- WORK TO COMPLETE -
Can you quote the records below in full, word for word?

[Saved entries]
--------
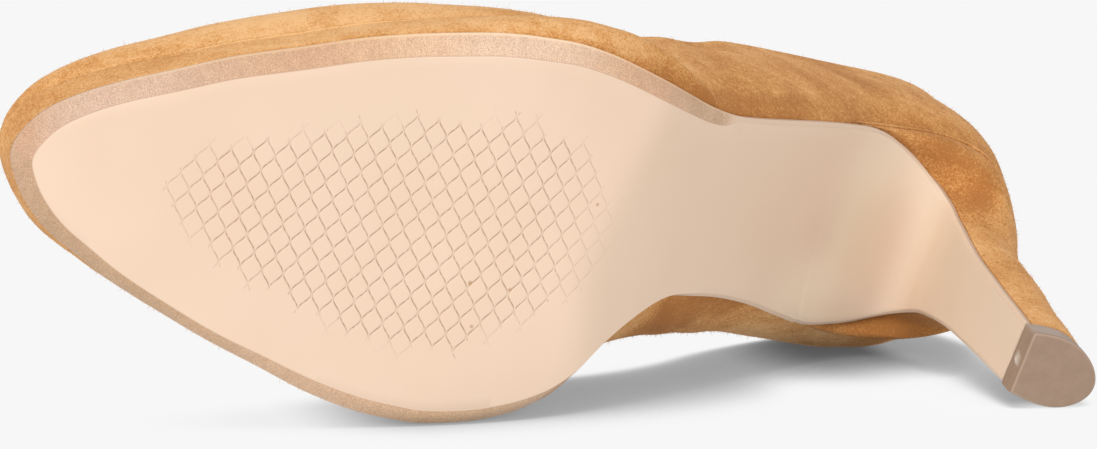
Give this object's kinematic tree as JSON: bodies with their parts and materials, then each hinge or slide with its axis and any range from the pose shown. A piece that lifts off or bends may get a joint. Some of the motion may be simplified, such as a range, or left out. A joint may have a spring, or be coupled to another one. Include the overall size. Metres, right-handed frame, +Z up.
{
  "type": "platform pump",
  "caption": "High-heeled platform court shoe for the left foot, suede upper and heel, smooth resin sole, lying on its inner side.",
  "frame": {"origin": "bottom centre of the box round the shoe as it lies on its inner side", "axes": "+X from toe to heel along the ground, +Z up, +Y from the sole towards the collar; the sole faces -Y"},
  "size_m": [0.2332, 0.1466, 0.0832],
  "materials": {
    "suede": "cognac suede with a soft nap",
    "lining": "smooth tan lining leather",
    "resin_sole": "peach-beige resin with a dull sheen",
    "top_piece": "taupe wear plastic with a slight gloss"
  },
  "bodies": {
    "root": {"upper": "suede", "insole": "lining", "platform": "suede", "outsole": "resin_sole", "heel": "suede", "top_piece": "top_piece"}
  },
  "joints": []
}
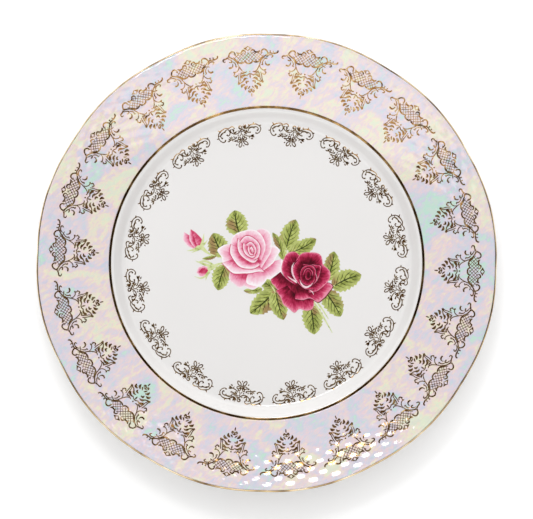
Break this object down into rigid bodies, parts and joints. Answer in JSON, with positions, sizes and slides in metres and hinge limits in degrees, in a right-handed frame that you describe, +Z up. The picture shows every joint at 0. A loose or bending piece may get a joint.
--------
- EXERCISE ANSWER -
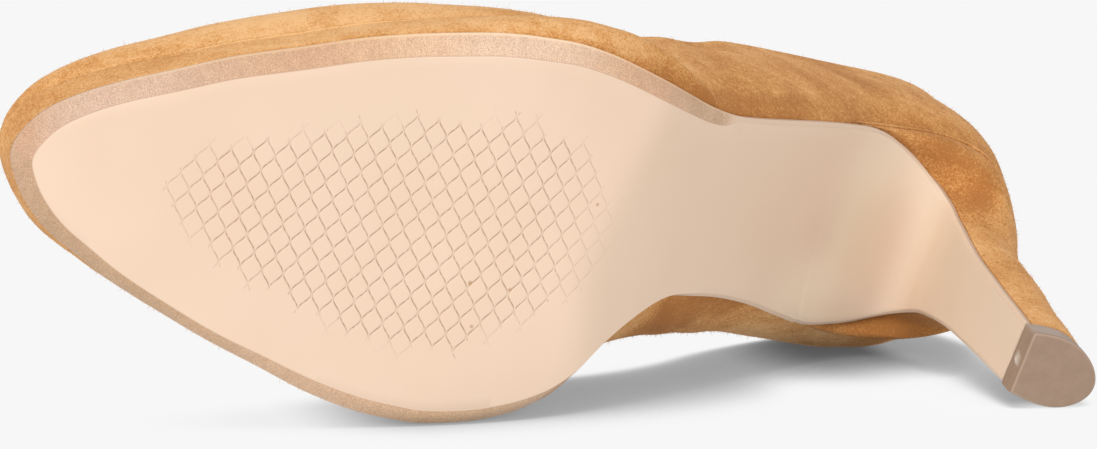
Give this object's kinematic tree as JSON: bodies with their parts and materials, then each hinge or slide with its axis and any range from the pose shown. A piece that lifts off or bends may get a joint. Some of the motion may be simplified, such as a range, or left out. A joint may have a spring, or be coupled to another one. Include the overall size. Metres, right-handed frame, +Z up.
{
  "type": "platform pump",
  "caption": "High-heeled platform court shoe for the left foot, suede upper and heel, smooth resin sole, lying on its inner side.",
  "frame": {"origin": "bottom centre of the box round the shoe as it lies on its inner side", "axes": "+X from toe to heel along the ground, +Z up, +Y from the sole towards the collar; the sole faces -Y"},
  "size_m": [0.2332, 0.1466, 0.0832],
  "materials": {
    "suede": "cognac suede with a soft nap",
    "lining": "smooth tan lining leather",
    "resin_sole": "peach-beige resin with a dull sheen",
    "top_piece": "taupe wear plastic with a slight gloss"
  },
  "bodies": {
    "root": {"upper": "suede", "insole": "lining", "platform": "suede", "outsole": "resin_sole", "heel": "suede", "top_piece": "top_piece"}
  },
  "joints": []
}
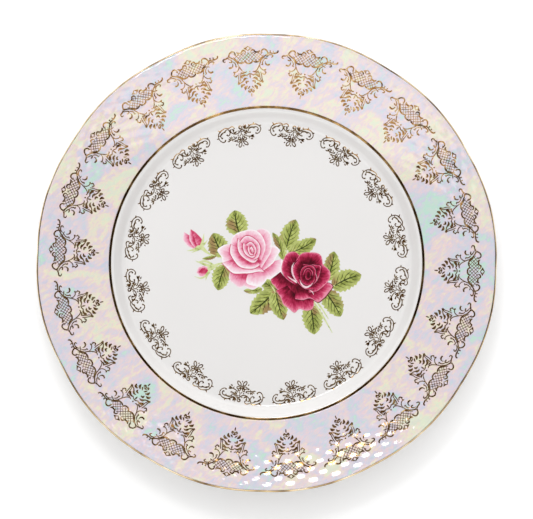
Break this object down into rigid bodies, parts and joints. Answer in JSON, with positions, sizes and slides in metres and hinge limits in degrees, in a right-handed frame that you describe, +Z up. The picture shows every joint at 0. A loose or bending piece may get a joint.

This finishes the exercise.